The Thonk! and Rrwwarkk! of a hit that struck Jester’s weak stern! Another squawking cry as another grazed her starboard side, but didn’t penetrate, flinging a hen-coop’s worth of fractured hull-planking over the quarterdeck bulwarks. The forward gangway bulwark seemed to burst to yet another hit, bulging inward but not breaking, yet flinging foot-long splinters about in a flurry of engrained dust and smoke. A waister from the starboard fore-braces was hurled off the gangway to the gun-deck, quilled like a porcupine!

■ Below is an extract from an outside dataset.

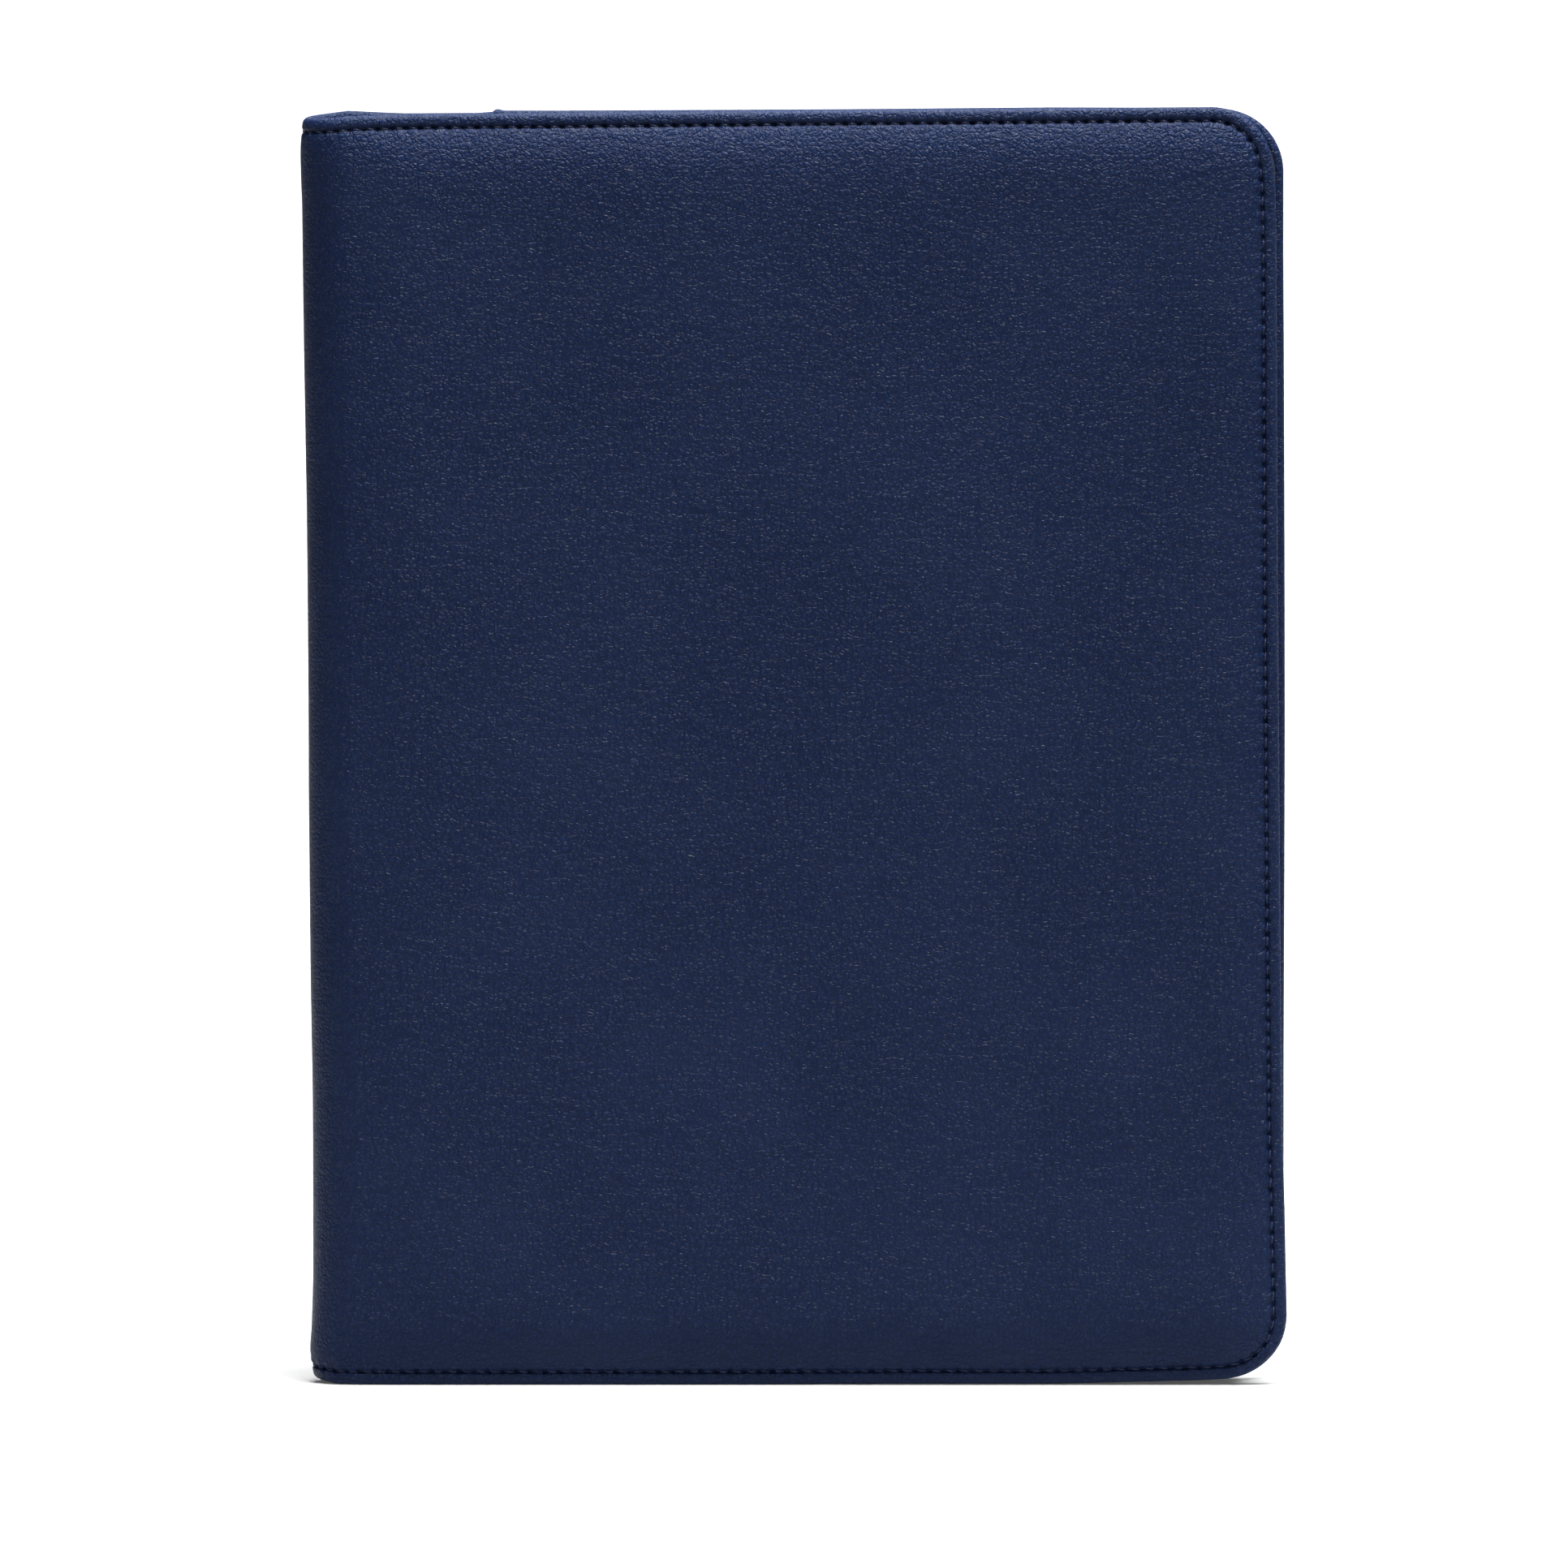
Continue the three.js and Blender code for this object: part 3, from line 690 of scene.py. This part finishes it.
class Finish:
    """A node material with one Principled shader."""

    def __init__(self, name, color, roughness, metallic=0.0, specular=0.5):
        self.material = bpy.data.materials.new(name)
        self.material.use_nodes = True
        self.tree = self.material.node_tree
        self.tree.nodes.clear()
        self.shader = self.node("ShaderNodeBsdfPrincipled")
        output = self.node("ShaderNodeOutputMaterial")
        self.link(self.shader.outputs[0], output.inputs[0])
        self.shader.inputs["Base Color"].default_value = (*color, 1.0)
        self.shader.inputs["Roughness"].default_value = roughness
        self.shader.inputs["Metallic"].default_value = metallic
        self.shader.inputs["Specular IOR Level"].default_value = specular

    def node(self, kind, **settings):
        made = self.tree.nodes.new(kind)
        for key, value in settings.items():
            setattr(made, key, value)
        return made

    def link(self, out, into):
        self.tree.links.new(out, into)

    def attribute(self, name, output="Fac"):
        return self.node("ShaderNodeAttribute", attribute_name=name).outputs[output]

    def solid_place(self):
        """The piece's own coordinates, in millimetres."""
        place_node = self.node("ShaderNodeTexCoord").outputs["Object"]
        scale = self.node("ShaderNodeVectorMath", operation="SCALE")
        self.link(place_node, scale.inputs[0])
        scale.inputs["Scale"].default_value = 1000
        return scale.outputs[0]

    def noise(self, vector, scale, detail=2.0, rough=0.5):
        made = self.node("ShaderNodeTexNoise")
        made.inputs["Scale"].default_value = scale
        made.inputs["Detail"].default_value = detail
        made.inputs["Roughness"].default_value = rough
        self.link(vector, made.inputs["Vector"])
        return made

    def cells(self, vector, scale, feature="DISTANCE_TO_EDGE"):
        made = self.node("ShaderNodeTexVoronoi", feature=feature)
        made.inputs["Scale"].default_value = scale
        self.link(vector, made.inputs["Vector"])
        return made.outputs["Distance"]

    def remap(self, value, low, high, to_low=0.0, to_high=1.0, kind="SMOOTHSTEP"):
        made = self.node("ShaderNodeMapRange", interpolation_type=kind)
        keys = ("From Min", "From Max", "To Min", "To Max")
        for key, number in zip(keys, (low, high, to_low, to_high)):
            made.inputs[key].default_value = number
        self.link(value, made.inputs["Value"])
        return made.outputs[0]

    def math(self, operation, first, second):
        made = self.node("ShaderNodeMath", operation=operation)
        for socket, value in zip(made.inputs, (first, second)):
            if isinstance(value, (int, float)):
                socket.default_value = value
            else:
                self.link(value, socket)
        return made.outputs[0]

    def mix(self, share, first, second):
        made = self.node("ShaderNodeMix", data_type="RGBA")
        sockets = [made.inputs[0], made.inputs[6], made.inputs[7]]
        for socket, value in zip(sockets, (share, first, second)):
            if isinstance(value, tuple):
                socket.default_value = (*value, 1.0)
            else:
                self.link(value, socket)
        return made.outputs[2]

    def bump(self, height, depth_mm, strength=1.0):
        made = self.node("ShaderNodeBump")
        made.inputs["Strength"].default_value = strength
        made.inputs["Distance"].default_value = depth_mm * 0.001
        self.link(height, made.inputs["Height"])
        self.link(made.outputs[0], self.shader.inputs["Normal"])

    def set(self, socket, value):
        self.link(value, self.shader.inputs[socket])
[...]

And a last, shuddering Thonk-Rrwwarkk! as an 18-pounder shot smashed into her starboard side, down low, up forward, screaming in at over twelve hundred feet per second, and nothing could withstand that—no sloop of war ever built was made to take such a pounding.
“Bloody . . . !” Lewrie breathed, once he knew the last of that French broadside was done. The waister was clawing at his stomach, screaming high and rabbity as Mr. LeGoff the Surgeon’s Mate and his loblolly boys came up from the fore hatchway with a carrying board. The waister’s belly was pierced by almost a baulk of oak, groin pierced as well by less of a splinter, more like a two-by-four. LeGoff looked aft and shook his head to Lewrie’s brow-cocked question; there was nothing to be done with a set of wounds like that. The Surgeon’s Mate turned his attention to those three other peop
le—a Marine private and two seamen—who’d been splintered, but stood a chance.
“Mister Knolles, put her on the wind,” Lewrie growled in rage. “Serve her the same . . . in bloody spades!”
“Helm alee, Quartermasters. Full-and-by!” Knolles obeyed.
“Wait for it, Mister Crewe!” Lewrie called, eying the range. They would almost be close enough to use the 18-pounder carronades on the forecastle and quarterdeck. His cox’n, Andrews, was gun-captain on one of them. He shared a look with him, and Andrews nodded, grim and ready. “Double-shotted . . . a bow-rake!”
Far faster than the frigate now, which was hauling her wind to aim for Myrmidon, which had gotten up almost abeam, Jester would pass ahead of her at last. Faced with the danger of a bow-rake into her frailer curved bow-timbers, the frigate must turn up almost “in-irons” to the wind, or haul her wind alee even more, to avoid it.
“Ready, sir!” Crewe reported eagerly.
Only two cables off, Alan speculated; a toucher under five hundred yards. “Fire as you bear, Mister Crewe!”
“Right, lads! As you bear, hear me? As you bear . . . !” Crewe scampered forward to the Number One starboard-side nine-pounder. “Fire!”
Bowstring-taut flintlock lanyards were pulled as each cannon came level with the frigate’s bows, even as she tried to wheel up to wind once more to avoid the fire, trying to take what was coming at an angle, so the balls wouldn’t punch through but would carom off, sparing her bare gun-deck from sudden slaughter. Carronades bellowed with deep, coughing roars, the 9-pounder artillery barking, then more carronades went off from the quarterdeck as they sailed past. There were keener gun-slams somewhere off to starboard, unseen in the clouds of powder residue. It was Myrmidon, spared by Jester’s actions from a close-range broadside that she would have had to tack to avoid. She fired her own broadside first, on a parallel course with the French frigate, adding to the carnage Lewrie most devoutly wished for.